What it does not do is replace judgment. When an account disputes a charge, promises a date, or grows large enough to warrant a real conversation, Rex pauses, routes the case, and hands it to a person with the context attached. Your existing team stops sending reminders and matching payments and moves to the exceptions and relationships that actually move DSO. You get more collections capacity from the headcount you already have.
See how Rex runs collections end to end and adds capacity without adding staff.
Frequently asked questions
- Can you reduce DSO without hiring more collectors?
- Yes. Most of what drives high DSO is repetitive work (sending reminders, matching payments, chasing the same accounts) that can be automated. Automating that bulk frees your existing team for the high-value accounts and disputes that actually need a person, which pulls DSO down without new headcount.
- What share of collections work can be automated?
- Roughly 80 percent of collections is routine: scheduled reminders, payment-link follow-ups, cash application, and aging updates. That is the part you can hand to automation. The remaining 20 percent, large stuck accounts, disputes, and payment-plan negotiations, is where your people add the most value.
- Is an AI AR agent cheaper than hiring a collector?
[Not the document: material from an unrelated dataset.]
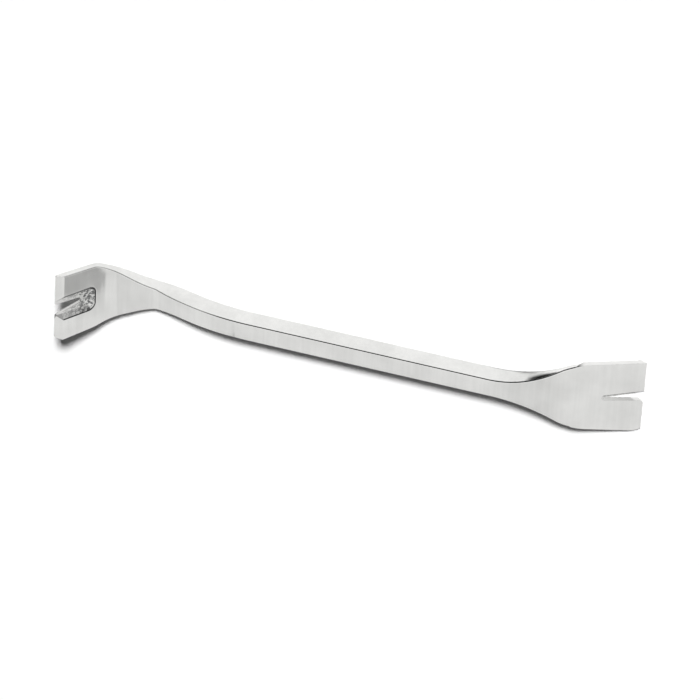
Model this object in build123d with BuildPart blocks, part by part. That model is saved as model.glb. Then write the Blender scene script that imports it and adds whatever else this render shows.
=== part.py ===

- Usually, yes. A new collector adds salary, benefits, ramp time, and a fixed capacity ceiling. An AI AR agent works the full ledger continuously without ramp and scales with invoice volume rather than headcount, so the cost per recovered dollar tends to be lower.
- Will automating collections hurt customer relationships?
- Done well, it improves them. Most late payment comes from confusion or timing, not unwillingness. Consistent, accurate, well-timed reminders remove friction, and routing disputes to a person quickly shows customers you are paying attention.